▶ [Your objective]: Show all lines holding the string "frame".

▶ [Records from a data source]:
┄┄┄┄┄┄┄┄┄┄
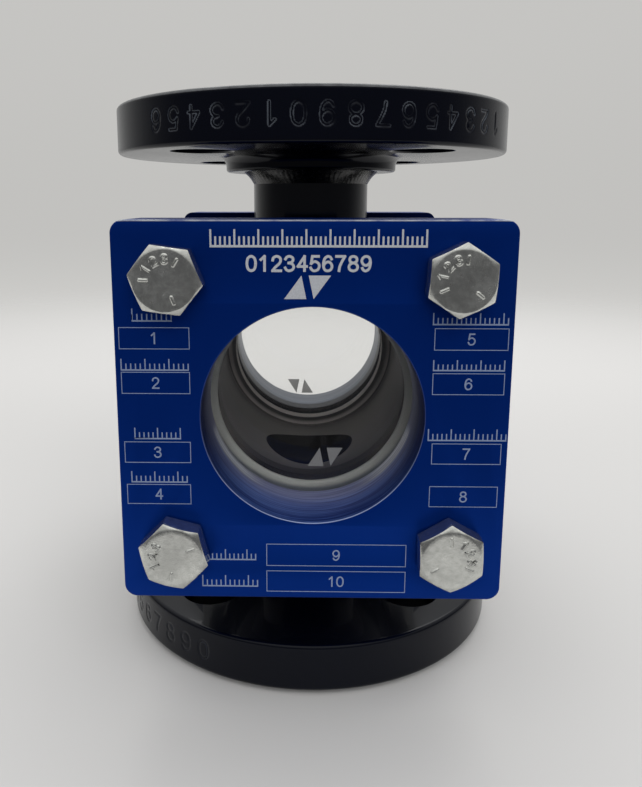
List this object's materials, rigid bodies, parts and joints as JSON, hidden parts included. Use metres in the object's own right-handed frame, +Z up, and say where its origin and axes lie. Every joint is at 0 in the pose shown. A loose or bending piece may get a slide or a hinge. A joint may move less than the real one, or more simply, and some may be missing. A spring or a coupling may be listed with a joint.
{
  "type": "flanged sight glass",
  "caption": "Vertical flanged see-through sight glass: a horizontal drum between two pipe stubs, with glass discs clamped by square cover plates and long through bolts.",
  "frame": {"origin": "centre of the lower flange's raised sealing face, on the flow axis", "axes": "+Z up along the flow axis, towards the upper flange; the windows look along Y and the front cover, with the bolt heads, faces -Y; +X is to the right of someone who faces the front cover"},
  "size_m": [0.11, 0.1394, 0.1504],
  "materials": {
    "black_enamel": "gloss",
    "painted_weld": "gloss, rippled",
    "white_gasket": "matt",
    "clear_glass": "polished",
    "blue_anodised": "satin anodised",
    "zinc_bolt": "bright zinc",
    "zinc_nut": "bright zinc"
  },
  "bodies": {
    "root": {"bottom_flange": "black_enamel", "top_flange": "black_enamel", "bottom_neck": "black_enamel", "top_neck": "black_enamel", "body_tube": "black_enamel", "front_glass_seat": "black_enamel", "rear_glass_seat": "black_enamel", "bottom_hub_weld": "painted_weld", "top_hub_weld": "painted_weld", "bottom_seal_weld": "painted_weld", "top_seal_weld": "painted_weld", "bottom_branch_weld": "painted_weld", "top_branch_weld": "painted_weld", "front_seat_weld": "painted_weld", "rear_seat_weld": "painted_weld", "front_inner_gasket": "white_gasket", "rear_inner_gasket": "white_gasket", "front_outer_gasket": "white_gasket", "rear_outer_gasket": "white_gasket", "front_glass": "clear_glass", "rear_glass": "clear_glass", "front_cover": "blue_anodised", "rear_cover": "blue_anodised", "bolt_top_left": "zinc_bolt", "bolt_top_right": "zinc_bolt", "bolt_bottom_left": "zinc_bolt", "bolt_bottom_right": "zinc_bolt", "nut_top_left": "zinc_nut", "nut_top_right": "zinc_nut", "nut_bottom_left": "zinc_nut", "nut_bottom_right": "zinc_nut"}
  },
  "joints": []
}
┄┄┄┄┄┄┄┄┄┄
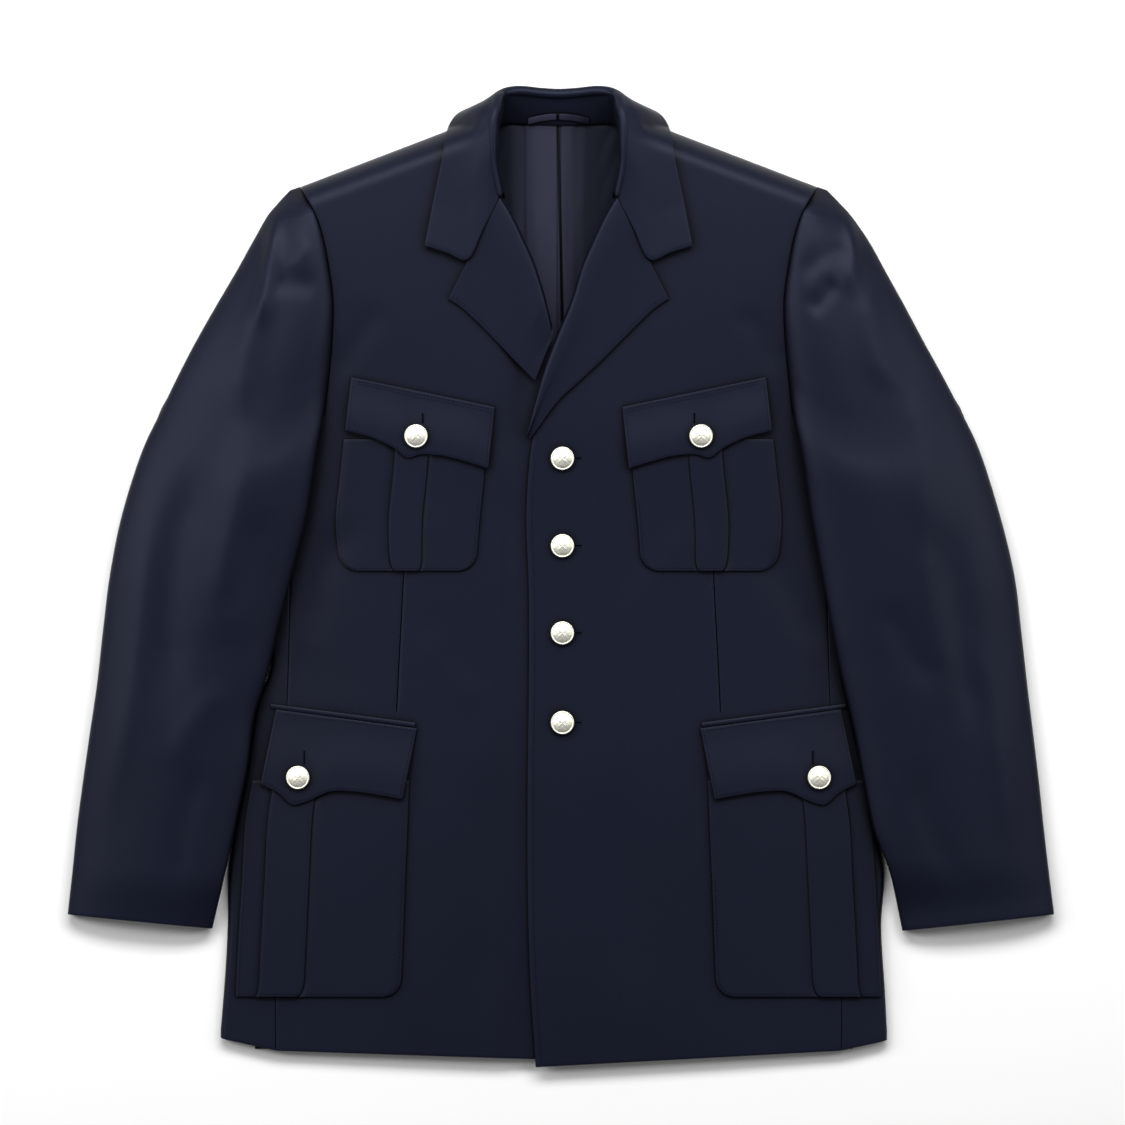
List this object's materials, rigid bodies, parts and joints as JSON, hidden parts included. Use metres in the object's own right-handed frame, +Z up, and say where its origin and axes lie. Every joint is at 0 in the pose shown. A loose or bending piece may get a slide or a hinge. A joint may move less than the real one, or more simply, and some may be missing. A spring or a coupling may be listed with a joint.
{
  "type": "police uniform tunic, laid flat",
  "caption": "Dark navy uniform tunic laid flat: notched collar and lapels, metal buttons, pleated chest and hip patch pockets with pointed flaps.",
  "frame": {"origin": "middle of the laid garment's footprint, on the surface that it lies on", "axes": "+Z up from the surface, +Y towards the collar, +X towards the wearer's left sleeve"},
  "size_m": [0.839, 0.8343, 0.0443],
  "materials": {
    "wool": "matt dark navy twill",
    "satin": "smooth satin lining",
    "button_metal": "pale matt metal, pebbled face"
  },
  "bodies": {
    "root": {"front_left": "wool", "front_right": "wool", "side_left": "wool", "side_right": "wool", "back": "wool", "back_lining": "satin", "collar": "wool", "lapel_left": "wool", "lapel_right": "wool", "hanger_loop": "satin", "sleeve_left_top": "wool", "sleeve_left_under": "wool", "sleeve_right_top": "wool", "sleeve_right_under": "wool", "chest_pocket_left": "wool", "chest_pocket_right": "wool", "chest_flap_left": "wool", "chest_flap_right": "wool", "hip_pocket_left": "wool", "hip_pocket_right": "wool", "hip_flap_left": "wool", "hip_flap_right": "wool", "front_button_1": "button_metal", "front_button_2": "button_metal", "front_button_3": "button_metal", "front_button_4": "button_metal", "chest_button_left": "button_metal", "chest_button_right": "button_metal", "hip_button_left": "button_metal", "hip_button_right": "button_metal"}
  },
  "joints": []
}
┄┄┄┄┄┄┄┄┄┄
▶ [Final result]:
List this object's materials, rigid bodies, parts and joints as JSON, hidden parts included. Use metres in the object's own right-handed frame, +Z up, and say where its origin and axes lie. Every joint is at 0 in the pose shown. A loose or bending piece may get a slide or a hinge. A joint may move less than the real one, or more simply, and some may be missing. A spring or a coupling may be listed with a joint.
  "frame": {"origin": "centre of the lower flange's raised sealing face, on the flow axis", "axes": "+Z up along the flow axis, towards the upper flange; the windows look along Y and the front cover, with the bolt heads, faces -Y; +X is to the right of someone who faces the front cover"},
List this object's materials, rigid bodies, parts and joints as JSON, hidden parts included. Use metres in the object's own right-handed frame, +Z up, and say where its origin and axes lie. Every joint is at 0 in the pose shown. A loose or bending piece may get a slide or a hinge. A joint may move less than the real one, or more simply, and some may be missing. A spring or a coupling may be listed with a joint.
  "frame": {"origin": "middle of the laid garment's footprint, on the surface that it lies on", "axes": "+Z up from the surface, +Y towards the collar, +X towards the wearer's left sleeve"},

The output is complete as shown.